With more projects coming that will keep his attention close to home, he seems to be excited to focus on work in, and around, his current “home base.” 

His next big project will take him to the other end of Pinellas County, where he is planning a multi-use project, in downtown St. Petersburg, near The Dali Museum. 

The project will have homes for the younger, single professional, he says, as well as restaurant, retail and office space. 

“St. Pete has this authenticity of still being this small American town but yet it’s also very sophisticated, very colorful and very booming,” he says. “I’m excited to be able to join that community … it will be a new, fresh angle for St. Pete.”
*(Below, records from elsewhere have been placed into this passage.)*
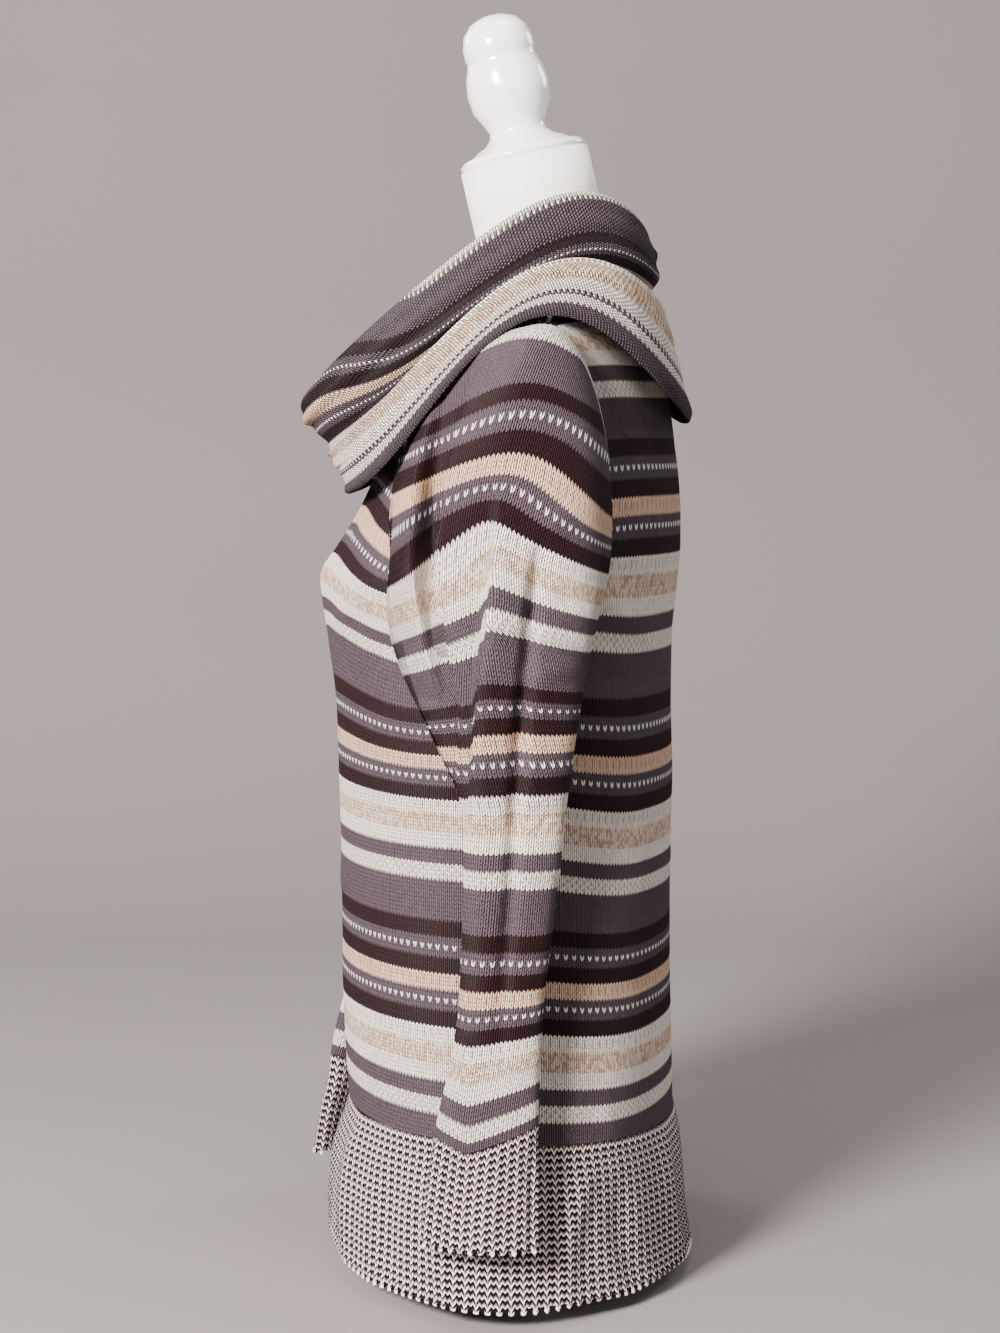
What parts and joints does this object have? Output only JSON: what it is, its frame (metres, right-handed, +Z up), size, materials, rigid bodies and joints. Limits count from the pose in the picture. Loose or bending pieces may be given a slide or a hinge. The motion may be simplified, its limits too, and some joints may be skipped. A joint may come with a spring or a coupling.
{
  "type": "cowl neck sweater on a limbless dress form",
  "caption": "Striped knit tunic with a wide folded cowl, long sleeves and a textured hem band, worn by a tabletop dress form with a turned finial.",
  "frame": {"origin": "middle of the whole object's footprint, on the surface that the dress form stands on", "axes": "+Z up, -Y towards the garment's front, +X towards the wearer's left"},
  "size_m": [0.4538, 0.2909, 0.9146],
  "materials": {
    "striped_knit": "jersey stripes in grey, dark brown, peach, cream and tan yarn",
    "mesh_knit": "two-colour slip-stitch knit, pale loops over dark ground",
    "cowl_knit": "the same stripes with their reverse side out",
    "form_cover": "smooth off-white jersey cover",
    "painted_wood": "gloss off-white paint on turned wood"
  },
  "bodies": {
    "root": {"body_front": "striped_knit", "body_back": "striped_knit", "hem_band_front": "mesh_knit", "hem_band_back": "mesh_knit", "sleeve_left": "striped_knit", "sleeve_right": "striped_knit", "cuff_left": "mesh_knit", "cuff_right": "mesh_knit", "cowl": "cowl_knit", "form_torso": "form_cover", "finial": "painted_wood"}
  },
  "joints": []
}
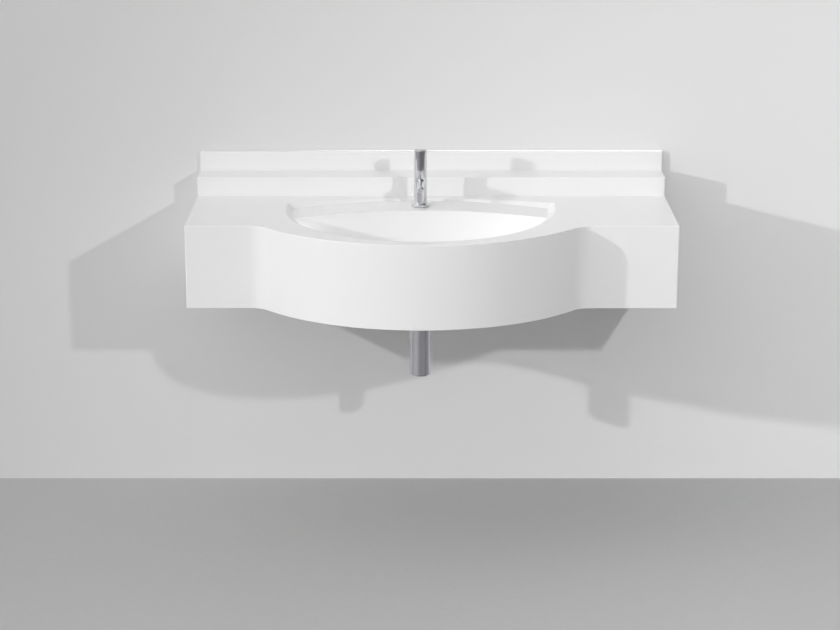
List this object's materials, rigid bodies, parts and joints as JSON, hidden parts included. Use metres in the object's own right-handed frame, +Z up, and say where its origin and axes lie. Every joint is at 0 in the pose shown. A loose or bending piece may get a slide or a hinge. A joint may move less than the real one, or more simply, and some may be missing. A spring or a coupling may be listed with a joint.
{
  "type": "wall-hung basin",
  "caption": "Wall-hung vanity basin in white solid surface: bowed apron, offset bowl, stepped upstand, chrome pillar tap and bottle trap.",
  "frame": {"origin": "on the wall plane at the back of the basin, level with the top of the deck, on the centreline of bowl, tap and trap", "axes": "+X to the right seen from the front, +Y into the wall, -Y towards the user, +Z up"},
  "size_m": [1.3, 0.731, 0.5945],
  "materials": {
    "solid_surface": "white acrylic solid surface, fine-sanded satin",
    "chrome": "polished chrome plate on brass",
    "brass": "bare turned brass",
    "rubber": "black EPDM",
    "steel": "zinc-plated steel",
    "bracket_paint": "light grey powder coat",
    "plywood": "birch plywood",
    "white_plastic": "white acetal"
  },
  "bodies": {
    "basin": {"deck_top": "solid_surface", "bowl_moulding": "solid_surface", "apron_bow": "solid_surface", "apron_wing_left": "solid_surface", "apron_wing_right": "solid_surface", "end_panel_left": "solid_surface", "end_panel_right": "solid_surface", "ledge_front": "solid_surface", "ledge_top": "solid_surface", "ledge_end_left": "solid_surface", "ledge_end_right": "solid_surface", "backsplash": "solid_surface", "deck_batten_left": "plywood", "deck_batten_right": "plywood", "bracket_left": "bracket_paint", "bracket_right": "bracket_paint", "bracket_screws": "steel", "tap_spring": "steel", "tap_clamp_washer": "steel", "tap_body": "chrome", "tap_flange": "chrome", "tap_spout": "chrome", "waste_body": "chrome", "trap_inlet_nut": "chrome", "trap_inlet_tube": "chrome", "trap_height_nut": "chrome", "trap_head": "chrome", "trap_outlet_nut": "chrome", "trap_outlet_pipe": "chrome", "wall_rosette": "chrome", "tap_aerator": "white_plastic", "tap_cartridge": "white_plastic", "tap_shank": "brass", "tap_backnut": "brass", "waste_locknut": "brass", "tap_button_seal": "rubber", "tap_base_seal": "rubber", "tap_clamp_seal": "rubber", "waste_seal_upper": "rubber", "waste_seal_lower": "rubber", "trap_inlet_seal": "rubber", "trap_height_seal": "rubber", "trap_outlet_seal": "rubber"},
    "tap_push_button": {"tap_button": "chrome", "tap_plunger": "brass"},
    "cup_seal_ring": {"trap_cup_seal": "rubber"},
    "bottle_cup": {"trap_cup": "chrome"}
  },
  "joints": [
    {"name": "tap_button_press", "type": "slide", "parent": "basin", "child": "tap_push_button", "axis": [0, 0, -1], "range_m": [0, 0.004], "stiffness_N_per_m": 2500, "springref_m": -0.006, "deforming": ["tap_spring"]},
    {"name": "trap_cup_travel", "type": "slide", "parent": "basin", "child": "cup_seal_ring", "axis": [0, 0, -1], "range_m": [0, 0.009]},
    {"name": "trap_cup_turn", "type": "hinge", "parent": "cup_seal_ring", "child": "bottle_cup", "pos_m": [0, -0.36, -0.37], "axis": [0, 0, -1], "range_deg": [0, 1080]}
  ],
  "couplings": [
    {"joint": "trap_cup_travel", "follows": "trap_cup_turn", "m_per_rad": 0.00047746}
  ]
}
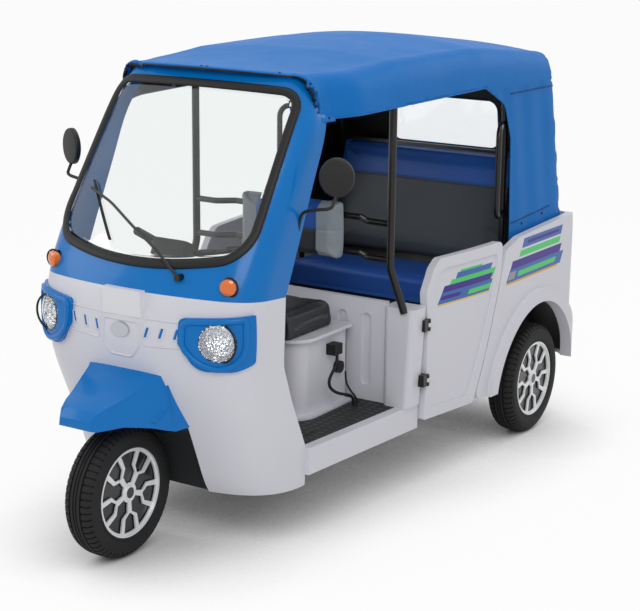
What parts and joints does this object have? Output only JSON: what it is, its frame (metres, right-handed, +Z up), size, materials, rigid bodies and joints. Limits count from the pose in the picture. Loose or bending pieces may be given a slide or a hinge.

As someone who doesn’t seem to do “small” well, Agami is sure to succeed on that promise.

PHILANTHROPY

“I actually support a lot of charities, but I think the most important part of my community giving is in the work that I do,” Agami says. “Now that we’re developing, we include a significant amount of art into our projects. We’re going to go to Art Basel this weekend and find a beautiful piece of art for the front of Serena by the Sea. We’re putting in these incredible green walls that are going to be on the face of the building. The building itself is a beautiful piece of art.”

Agami also has a passion for helping charities that deal with addiction, including Foundation for a Drug Free World and also causes that support literacy and human rights. 

“There are two ways to give back to the community. One is fixing the problems and another one is improving the good things,” he says. “Now that I’m in St. Pete, I am extremely excited about meeting the associations that have to do with art and artistic movements. I think that we can contribute to this artistic movement that, while it doesn’t fix a bad thing, really enhances a good thing.”